Assim, a decisão de encerrar as quatro salas do centro comercial Saldanha Residence é «dolorosa mas não é grave», pois a empresa tem em Lisboa mais onze salas – quatro no Monumental, três no Fonte Nova, uma no Nimas e três no King. No Porto, mantém a programação numa sala no Campo Alegre, com 70 lugares.

«Essas salas estão quase todas equipadas ao nível do digital e isso permite-nos manter o esforço de sermos o único grupo independente em termos de oferta de outro tipo de cinematografias em Portugal». O encerramento das quatro salas deixou sem trabalho nove pessoas.

Para Paulo Branco, a situação fora de Lisboa é muito mais grave e «irrecuperável», pois «praticamente desapareceu qualquer tipo de exibição independente, tirando os cineclubes».

E acusa: «é inadmissível a atitude de avestruz do Ministério da Cultura relativamente a isto».

A Medeia Filmes, segundo Paulo Branco, registou quebra no número de espectadores de algumas salas, nomeadamente no Monumental, mas o contrário aconteceu nos cinemas King e Fonte Nova onde até houve um aumento.

Paulo Branco criticou a atribuição de apoios «descomunalmente mais importantes» a festivais do que às salas de exibição e lamentou o «alheamento de muitas câmaras municipais em relação a estas questões».

«Vamos continuar o nosso trabalho, vamos tentar parcerias nalgumas cidades com instituições de modo a poder mostrar os nossos filmes. Estamos a fazer um esforço muito grande para não só manter como desenvolver a nossa oferta», concluiu.

Paulo Branco está por estes meses principalmente em Toronto, Canadá, onde dentro de três semanas começam as filmagens de
«Cosmopolis» de
David Cronenberg, por ele produzido. Simultaneamente, está na fase final a rodagem do novo filme de
Bruno de Almeida sobre a morte do general Humberto Delgado e entrou em produção o próximo filme de
Fernando Lopes.

Dados de bilheteira

Em seis anos, a exibidora Medeia filmes perdeu metade das receitas de bilheteira nas salas de cinema, registando em 2010 1,9 milhões de euros, segundo dados estatísticos do Instituto do Cinema e Audiovisual.

A empresa do produtor Paulo Branco, que anunciou o encerramento de quatro salas em Lisboa, é a quinta exibidora de cinema em Portugal em termos de receita de receitas de bilheteira, mas em 2010 ficou abaixo dos dois milhões de euros e muito longe da Zon Lusomundo, líder do mercado.

A Zon Lusomundo Cinemas - com 30 recintos e mais de 200 ecrãs - é a empresa líder na exibição de cinema comercial em Portugal, com 44,9 milhões de euros de receita de bilheteira.

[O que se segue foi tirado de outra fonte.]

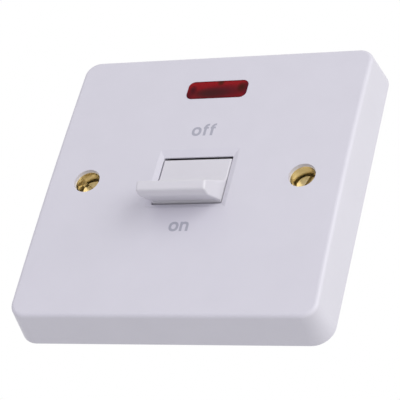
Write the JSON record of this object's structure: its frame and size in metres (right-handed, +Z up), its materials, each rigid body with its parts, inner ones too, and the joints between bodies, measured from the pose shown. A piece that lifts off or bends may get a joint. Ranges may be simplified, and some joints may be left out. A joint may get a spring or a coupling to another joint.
{
  "type": "double pole switch",
  "caption": "Square wall plate with a nosed rocker, a red indicator window, two brass fixings and a two-pole rocking-contact mechanism in a rear housing.",
  "frame": {"origin": "middle of the plate's back rim, in the plane of the wall, midway between the fixing screws", "axes": "+X to the right seen from the front, +Y into the wall, +Z up"},
  "size_m": [0.086, 0.0419, 0.086],
  "materials": {
    "plate_moulding": "moulded, softly glossy",
    "rocker_moulding": "moulded, softly glossy",
    "housing_moulding": "moulded, satin",
    "plunger_nylon": "moulded nylon",
    "spring_steel": "drawn wire",
    "brass": "bright rolled and turned",
    "contact_silver": "bright pressed",
    "zinc_screw": "zinc plated",
    "window_red": "clear tinted, polished",
    "lamp_glass": "drawn glass",
    "resistor_body": "lacquered",
    "lead_sleeve": "extruded sleeve"
  },
  "bodies": {
    "housing": {"front_plate": "plate_moulding", "base": "housing_moulding", "load_strip_left": "brass", "load_strip_right": "brass", "supply_strip_left": "brass", "supply_strip_right": "brass", "load_terminal_left": "brass", "load_terminal_right": "brass", "supply_terminal_left": "brass", "supply_terminal_right": "brass", "terminal_screws": "brass", "earth_terminal": "brass", "earth_screw": "brass", "earth_strap": "brass", "fixing_eyelet_left": "brass", "fixing_eyelet_right": "brass", "fixing_screws": "brass", "fixed_tip_left": "contact_silver", "fixed_tip_right": "contact_silver", "base_screws": "zinc_screw", "neon_lens": "window_red", "neon_lamp": "lamp_glass", "neon_resistor": "resistor_body", "neon_lead_left": "lead_sleeve", "neon_lead_right": "lead_sleeve"},
    "rocker": {"rocker": "rocker_moulding", "plunger_spring_left": "spring_steel", "plunger_spring_right": "spring_steel"},
    "plunger_left": {"plunger_left": "plunger_nylon"},
    "plunger_right": {"plunger_right": "plunger_nylon"},
    "contact_left": {"contact_bar_left": "brass", "moving_tip_left": "contact_silver"},
    "contact_right": {"contact_bar_right": "brass", "moving_tip_right": "contact_silver"}
  },
  "joints": [
    {"name": "rocker_tilt", "type": "hinge", "parent": "housing", "child": "rocker", "pos_m": [0, -0.0082, -0.0004], "axis": [-1, 0, 0], "range_deg": [0, 18]},
    {"name": "plunger_left_slide", "type": "slide", "parent": "rocker", "child": "plunger_left", "axis": [0, -0.9877, -0.1564], "range_m": [0, 0.0035], "stiffness_N_per_m": 200, "deforming": ["plunger_spring_left"]},
    {"name": "contact_left_rock", "type": "hinge", "parent": "housing", "child": "contact_left", "pos_m": [-0.0054, 0.0043, -0.0004], "axis": [-1, 0, 0], "range_deg": [-18, 0]},
    {"name": "plunger_right_slide", "type": "slide", "parent": "rocker", "child": "plunger_right", "axis": [0, -0.9877, -0.1564], "range_m": [0, 0.0035], "stiffness_N_per_m": 200, "deforming": ["plunger_spring_right"]},
    {"name": "contact_right_rock", "type": "hinge", "parent": "housing", "child": "contact_right", "pos_m": [0.0054, 0.0043, -0.0004], "axis": [-1, 0, 0], "range_deg": [-18, 0]}
  ],
  "couplings": [
    {"joint": "contact_left_rock", "follows": "rocker_tilt", "ratio": -1},
    {"joint": "contact_right_rock", "follows": "rocker_tilt", "ratio": -1}
  ]
}
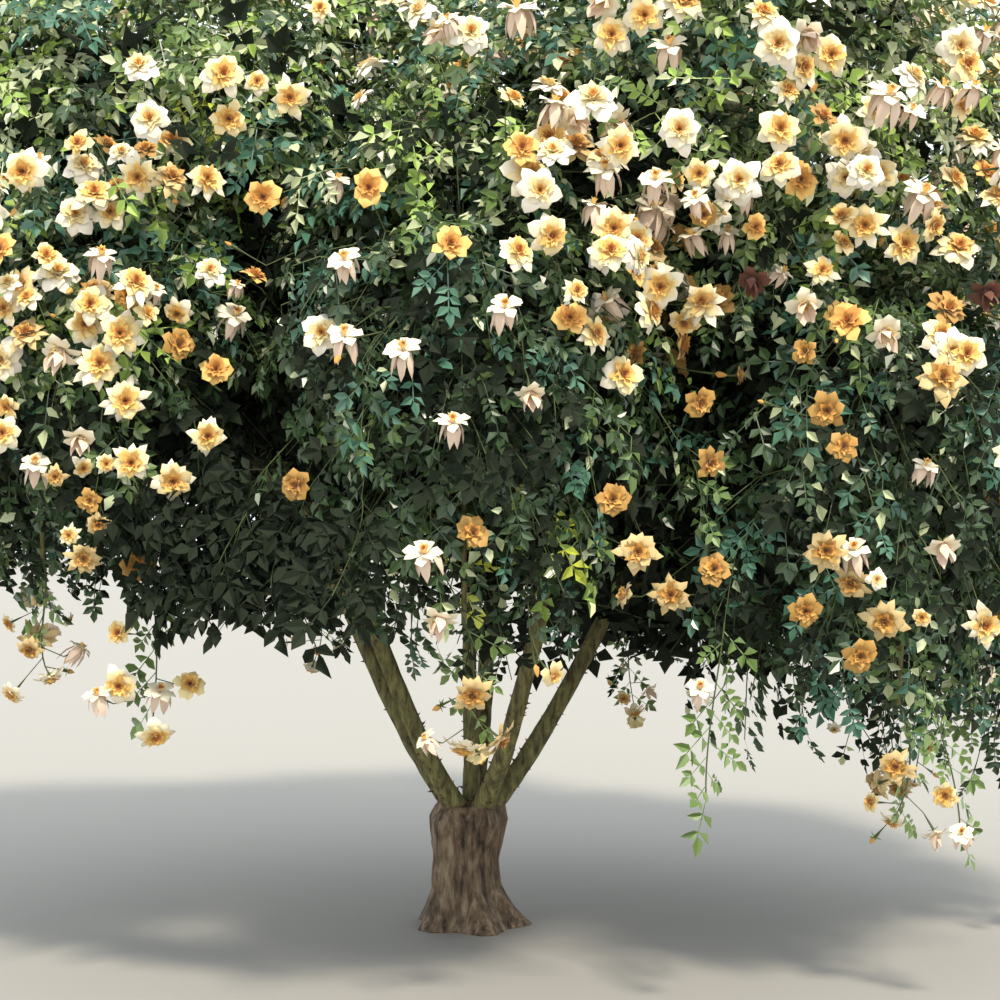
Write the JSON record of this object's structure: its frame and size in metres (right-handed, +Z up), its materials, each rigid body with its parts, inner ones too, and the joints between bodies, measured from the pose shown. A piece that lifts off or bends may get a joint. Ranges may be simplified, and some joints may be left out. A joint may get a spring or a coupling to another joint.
{
  "type": "rose bush",
  "caption": "Large weeping rambler rose bush: a short gnarled trunk, arching canes and a broad leafy crown hung with double apricot-yellow flowers.",
  "frame": {"origin": "centre of the flat cut under the trunk, at ground level", "axes": "+Z up, -Y towards the viewer of the picture, +X to the viewer's right, along the crown's widest spread"},
  "size_m": [3.0024, 2.2998, 2.234],
  "materials": {
    "bark": "rough grey-brown bark",
    "leaf": "semi-gloss dark green leaf",
    "bloom": "matt apricot-yellow petal"
  },
  "bodies": {
    "root": {"trunk": "bark", "leader": "bark", "cane_1": "bark", "cane_2": "bark", "cane_3": "bark", "cane_4": "bark", "cane_5": "bark", "branch_1": "bark", "branch_2": "bark", "branch_3": "bark", "branch_4": "bark", "branch_5": "bark", "branch_6": "bark", "branch_7": "bark", "branch_8": "bark", "branch_9": "bark", "foliage_top": "leaf", "foliage_upper_1": "leaf", "foliage_upper_2": "leaf", "foliage_upper_3": "leaf", "foliage_upper_4": "leaf", "foliage_upper_5": "leaf", "foliage_curtain_1": "leaf", "foliage_curtain_2": "leaf", "foliage_curtain_3": "leaf", "foliage_curtain_4": "leaf", "foliage_curtain_5": "leaf", "foliage_curtain_6": "leaf", "foliage_curtain_7": "leaf", "foliage_curtain_8": "leaf", "foliage_curtain_9": "leaf", "flowers_top": "bloom", "flowers_upper_1": "bloom", "flowers_upper_2": "bloom", "flowers_upper_3": "bloom", "flowers_upper_4": "bloom", "flowers_upper_5": "bloom", "flowers_curtain_1": "bloom", "flowers_curtain_2": "bloom", "flowers_curtain_3": "bloom", "flowers_curtain_4": "bloom", "flowers_curtain_5": "bloom", "flowers_curtain_6": "bloom", "flowers_curtain_7": "bloom", "flowers_curtain_8": "bloom", "flowers_curtain_9": "bloom"}
  },
  "joints": []
}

Nas quinze salas de cinema exploradas pela Medeia Filmes estiveram 390.286 espectadores em 2010.

Fundada há 20 anos, a Medeia Filmes vocaciona-se sobretudo para a exibição de cinema europeu independente, embora tenha que fazer o compromisso com o cinema norte-americano dito mais comercial.

Actualmente tem em cartaz, por exemplo, o filme de animação
«Rio», de
Carlos Saldanha,
«Thor», de
Kenneth Branagh, e também
«Sem Destino», de
Monte Hellman, e
«O Estranho Caso de Angélica», de
Manoel de Oliveira.

Em 2005, Paulo Branco deixou de explorar as salas de cinema no Freeport de Alcochete e em 2010 encerrou as quatro salas que tinha abertas no Centro Comercial Cidade do Porto.